**EXERCISE TASK:** Identify the lines that contain the word "from" and copy each one.

**ENTRIES PROVIDED:**
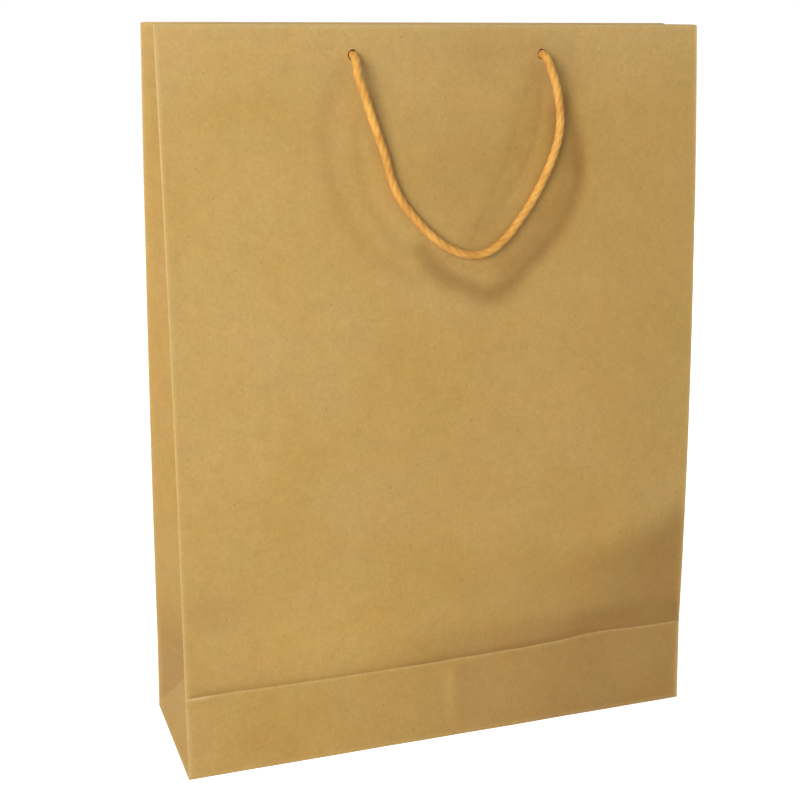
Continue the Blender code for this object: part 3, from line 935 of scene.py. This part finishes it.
def kraft_paper(finish):
    shade = Shading(bpy.data.materials.new("kraft_paper"))
    up = shade.add("ShaderNodeSeparateXYZ", {"Vector": shade.coords()}).outputs["Z"]
    near_top = shade.span(up, HEIGHT - 0.045, HEIGHT, 0.0, 0.55)
    patches = shade.math("ADD", shade.span(shade.noise(13, 3, 0.6), 0.3, 0.72, 0.1, 0.7), near_top)
    mottle, cloud, grain = shade.noise(120, 4, 0.6), shade.noise(480, 3, 0.6), shade.noise(3800, 2, 0.5)
    fibre = fibres(shade, 1500)
    level = 1.0
    for texture, low, high, swing in (
        (mottle, 0.3, 0.7, 0.045),
        (fibre, 0.38, 0.62, 0.045),
        (cloud, 0.3, 0.7, 0.04),
        (grain, 0.3, 0.7, 0.02),
    ):
        level = shade.math("ADD", shade.span(texture, low, high, -swing, swing), level)
    channels = {"Red": level, "Green": level, "Blue": level}
    bright = shade.add("ShaderNodeCombineColor", channels).outputs["Color"]
    colour = shade.mix(patches, finish.kraft, finish.kraft_light)
    colour = shade.mix(1.0, colour, bright, "MULTIPLY")
    rosy = shade.span(shade.noise(42, 3, 0.5), 0.35, 0.70, 0.1, 0.7)
    dark = shade.attribute("dark")
    light = shade.math("MULTIPLY", dark, -1.0, clamp=True)
    for share, tone in ((rosy, (1.04, 0.95, 0.93)), (dark, (0.66, 0.58, 0.53)), (light, (1.30, 1.32, 1.38))):
        colour = shade.mix(share, colour, tone, "MULTIPLY")
    rubbed = shade.span(shade.noise(420, 3, 0.6), 0.25, 0.6, 0.45, 1.0)
    worn = shade.times(shade.attribute("wear"), rubbed)
    colour = shade.mix(shade.times(worn, 0.75), colour, finish.worn)
    for scale, radius, strength in ((78, 0.00055, 0.62), (290, 0.00022, 0.34)):
        specks = shade.times(shade.specks(scale, radius), strength)
        colour = shade.mix(specks, colour, finish.fleck)
    rough = shade.math("ADD", shade.span(mottle, 0.3, 0.7, -0.06, 0.06), finish.roughness)
    rough = shade.times(worn, 0.12, rough)
    height = shade.times(fibre, 0.00004)
    for texture, deep in ((grain, 0.000012), (mottle, 0.00008), (shade.noise(42, 2, 0.5), 0.00028)):
        height = shade.times(texture, deep, height)
    normal = shade.bump(height, 0.8)
    shade.surface({"Base Color": colour, "Roughness": rough, "Specular IOR Level": 0.25, "Normal": normal})
    return shade.owner


def flecked_card(name, colour, pale):
    """Grey or brown board made from waste paper, with light and dark flecks."""
    shade = Shading(bpy.data.materials.new(name))
    mottle = shade.noise(90, 4, 0.6)
    fibre = fibres(shade, 700)
    face = shade.mix(shade.span(mottle, 0.3, 0.7), [c * 0.88 for c in colour], colour)
    face = shade.mix(shade.span(fibre, 0.4, 0.62, 0, 0.5), face, pale)
    face = shade.mix(shade.times(shade.specks(240, 0.0003), 0.5), face, [c * 0.3 for c in colour])
    height = shade.times(fibre, 0.0001, shade.times(mottle, 0.00012))
    rough = shade.span(mottle, 0.3, 0.7, 0.78, 0.92)
    shade.surface({"Base Color": face, "Roughness": rough, "Normal": shade.bump(height, 0.8)})
    return shade.owner


def orange_rope(finish, sizes):
    """Twisted cord: bright crests, deep valleys between the strands, and yarns across each strand."""
    shade = Shading(bpy.data.materials.new("orange_rope"))
    rope_map = shade.add("ShaderNodeUVMap", uv_map="rope").outputs["UV"]
    parts = shade.add("ShaderNodeSeparateXYZ", {"Vector": rope_map})
    around, along = parts.outputs["X"], shade.times(parts.outputs["Y"], 0.1)
    crest = shade.math("COSINE", shade.times(around, sizes.strands * math.pi))
    crest = shade.span(shade.math("ABSOLUTE", crest), 0.0, 0.6, 0.50, 1.0)
    yarn_step, yarn_turn = 0.0016, 66.0  # along the cord, and once round it
    phase = shade.times(along, 2 * math.pi / yarn_step, shade.times(around, yarn_turn))
    yarn = shade.span(shade.math("SINE", phase), -1, 1)
    fuzz = shade.noise(1500, 3, 0.6)
    blotch = shade.noise(75, 3, 0.5)
    colour = shade.mix(crest, finish.cord_deep, finish.cord)
    lines = shade.times(shade.math("SUBTRACT", 1.0, yarn), 0.14)
    colour = shade.mix(lines, colour, finish.cord_deep)
    pale = shade.times(shade.span(shade.math("ADD", fuzz, blotch), 0.9, 1.35), 0.45)
    colour = shade.mix(pale, colour, [min(1.0, c * 1.1 + 0.06) for c in finish.cord])
    stained = shade.span(blotch, 0.38, 0.62, 0.85, 0.0)
    colour = shade.mix(stained, colour, (0.78, 0.70, 0.62), "MULTIPLY")
    rough = shade.span(fuzz, 0.3, 0.7, 0.5, 0.68)
    height = shade.times(fuzz, 0.00006, shade.times(yarn, 0.00011))
    normal = shade.bump(height, 0.9)
    shade.surface({"Base Color": colour, "Roughness": rough, "Sheen Weight": 0.12, "Normal": normal})
    return shade.owner


# Stage


def add_lamp(name, place, power, size):
    """A round lamp that shines at the middle of the bag."""
    lamp = bpy.data.lights.new(name, "AREA")
    lamp.shape = "DISK"
    lamp.size = size
    lamp.energy = power
    made = bpy.data.objects.new(name, lamp)
    made.location = place
    made.rotation_euler = (Vector((0, 0, HEIGHT / 2)) - Vector(place)).to_track_quat("-Z", "Y").to_euler()
    bpy.context.scene.collection.objects.link(made)


def seen_directly(shade):
    """1 for what the camera sees, also in gloss and through glass."""
    path = shade.add("ShaderNodeLightPath").outputs
    seen = shade.math("MAXIMUM", path["Is Camera Ray"], path["Is Glossy Ray"])
    return shade.math("MAXIMUM", seen, path["Is Transmission Ray"])


def white_world(sky):
    """An even light from all round, which the camera sees as white."""
    shade = Shading(bpy.data.worlds.new("white_world"))
    shade.tree.nodes.clear()
    chosen = shade.add("ShaderNodeMixShader", {"Fac": seen_directly(shade)})
    for place, strength in ((1, sky), (2, 1)):
        plain = shade.add("ShaderNodeBackground", {"Color": (1, 1, 1, 1), "Strength": strength})
        shade.feed(chosen.inputs[place], plain.outputs["Background"])
    shade.add("ShaderNodeOutputWorld", {"Surface": chosen.outputs["Shader"]})
    bpy.context.scene.world = shade.owner


def white_floor(glow):
    """A large pale floor that reads as white to the camera and keeps the bag's shadow."""
    bm = bmesh.new()
    bmesh.ops.create_grid(bm, x_segments=1, y_segments=1, size=40)
    floor = add_object("floor", bm)
    shade = Shading(bpy.data.materials.new("white_floor"))
    shade.surface({"Base Color": (0.92, 0.92, 0.92, 1), "Roughness": 1, "Specular IOR Level": 0})
    strength = shade.times(seen_directly(shade), glow)
    shade.surface({"Emission Color": (1, 1, 1, 1), "Emission Strength": strength})
    floor.data.materials.append(shade.owner)


def add_camera(stage):
    turn_right, pitch_down, roll = stage.camera_turn
    scene = bpy.context.scene
    camera = bpy.data.objects.new("camera", bpy.data.cameras.new("camera"))
    camera.data.sensor_width = 36
    camera.data.lens = stage.lens
    camera.data.clip_start = 0.01
    turn = Matrix.Rotation(-turn_right, 4, "Z") @ Matrix.Rotation(math.pi / 2 - pitch_down, 4, "X")
    camera.matrix_world = Matrix.Translation(stage.camera_place) @ turn @ Matrix.Rotation(roll, 4, "Z")
    scene.collection.objects.link(camera)
    scene.camera = camera


# Operators


class CARRIERBAG_OT_stage(bpy.types.Operator):
    """Camera, lamps, white world and floor"""

    bl_idname = "carrier_bag.stage"
    bl_label = "Stage"

    def execute(self, context):
        stage = context.scene.carrier_stage
        add_camera(stage)
        add_lamp("key_lamp", (-1.15, -1.05, 0.80), stage.key_power, 0.9)
        add_lamp("fill_lamp", (1.2, -1.2, 0.6), stage.fill_power, 0.9)
        add_lamp("back_lamp", (1.25, 1.35, 0.90), stage.back_power, 1.3)
        white_world(stage.sky)
        white_floor(stage.floor_glow)
        context.scene.view_settings.view_transform = "Standard"
        return {"FINISHED"}


class CARRIERBAG_OT_handle(bpy.types.Operator):
    """The rope handle at the front, with a knot inside the bag at each end"""

    bl_idname = "carrier_bag.handle"
    bl_label = "Rope handle"

    def execute(self, context):
        sizes, finish = context.scene.carrier_sizes, context.scene.carrier_finish
        shape = BagShape(sizes)
        material = orange_rope(finish, sizes)
        route = []
        for across, below, out in HANDLE_ROUTE:
            x = sizes.handle_shift + across
            z = HEIGHT - sizes.hole_drop - below
            route.append((x, -shape.panel_face(x, z) - out, z))
        line, run = smooth_line(route, 0.0005)
        rope = twisted_rope("rope_handle", line, run, sizes, 0.0)
        finish_piece(rope, material, "handle_cord", 60)
        knots = [
            self.knot("left_rope_knot", "left_knot", shape, 0, 0.6, material),
            self.knot("right_rope_knot", "right_knot", shape, -1, 1.9, material),
        ]
        return {"FINISHED"}

    def knot(self, name, node, shape, end, start_turn, material):
        sizes = shape.sizes
        across, below, out = HANDLE_ROUTE[end]
        z = HEIGHT - sizes.hole_drop - below
        start = Vector((sizes.handle_shift + across, sizes.gap - shape.half_depth(z) - out, z))
        size = sizes.cord_diameter * sizes.knot_slack
        line, run = smooth_line([start + size * Vector(place) for place in KNOT_ROUTE], 0.0006)
        return finish_piece(twisted_rope(name, line, run, sizes, start_turn), material, node, 60)


class CARRIERBAG_OT_sheet(bpy.types.Operator):
    """The folded kraft sheet with its bottom flaps and glued seam"""

    bl_idname = "carrier_bag.sheet"
    bl_label = "Folded sheet"

    def execute(self, context):
        shape = BagShape(context.scene.carrier_sizes)
        material = kraft_paper(context.scene.carrier_finish)
        finish_piece(folded_sheet(shape), material, "bag_body", 50)
        for name, front in (("front_base_flap", True), ("rear_base_flap", False)):
            finish_piece(base_flap(name, shape, front), material, "bag_body", 30)
        finish_piece(seam_tab(shape), material, "bag_body", 30)
        return {"FINISHED"}


class CARRIERBAG_OT_card(bpy.types.Operator):
    """Finishes of the two card strips and the base board"""

    bl_idname = "carrier_bag.card"
    bl_label = "Card and board"

    def execute(self, context):
        finish = context.scene.carrier_finish
        card = flecked_card("grey_card", finish.card, (0.60, 0.56, 0.48))
        board = flecked_card("brown_board", finish.board, (0.52, 0.40, 0.25))
        for node, material in (("front_top_strip", card), ("back_top_strip", card), ("base_board", board)):
            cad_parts[node].material_slots[0].material = material
        return {"FINISHED"}


class CARRIERBAG_PT_tools(bpy.types.Panel):
    bl_label = "Carrier Bag"
    bl_space_type = "VIEW_3D"
    bl_region_type = "UI"
    bl_category = "Carrier Bag"

    def draw(self, context):
        column = self.layout.column()
        for operator in (CARRIERBAG_OT_stage, CARRIERBAG_OT_handle, CARRIERBAG_OT_sheet, CARRIERBAG_OT_card):
            column.operator(operator.bl_idname)
        for group in (context.scene.carrier_sizes, context.scene.carrier_finish, context.scene.carrier_stage):
            for key in group.__annotations__:
                column.prop(group, key)


CLASSES = (
    BagSizes,
    BagFinish,
    BagStage,
    CARRIERBAG_OT_stage,
    CARRIERBAG_OT_handle,
    CARRIERBAG_OT_sheet,
    CARRIERBAG_OT_card,
    CARRIERBAG_PT_tools,
)


def register():
    for made in CLASSES:
        bpy.utils.register_class(made)
    bpy.types.Scene.carrier_sizes = PointerProperty(type=BagSizes)
    bpy.types.Scene.carrier_finish = PointerProperty(type=BagFinish)
    bpy.types.Scene.carrier_stage = PointerProperty(type=BagStage)


def unregister():
    del bpy.types.Scene.carrier_stage
    del bpy.types.Scene.carrier_finish
    del bpy.types.Scene.carrier_sizes
    for made in reversed(CLASSES):
        bpy.utils.unregister_class(made)


def main():
    register()
    bpy.ops.carrier_bag.stage()
    bpy.ops.carrier_bag.handle()
    bpy.ops.carrier_bag.sheet()
    bpy.ops.carrier_bag.card()


if __name__ == "__main__":
    main()
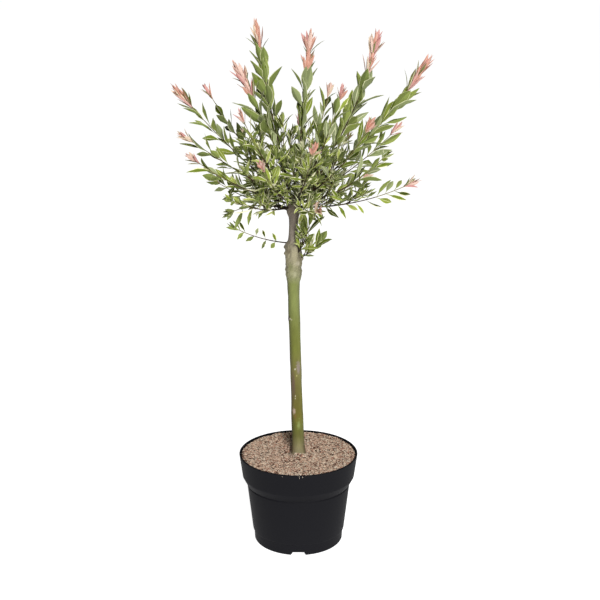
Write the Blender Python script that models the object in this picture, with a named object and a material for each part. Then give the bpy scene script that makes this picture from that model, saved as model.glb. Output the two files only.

**CORRECT OUTPUT:**
Continue the Blender code for this object: part 3, from line 935 of scene.py. This part finishes it.
    """Grey or brown board made from waste paper, with light and dark flecks."""
    """An even light from all round, which the camera sees as white."""
Write the Blender Python script that models the object in this picture, with a named object and a material for each part. Then give the bpy scene script that makes this picture from that model, saved as model.glb. Output the two files only.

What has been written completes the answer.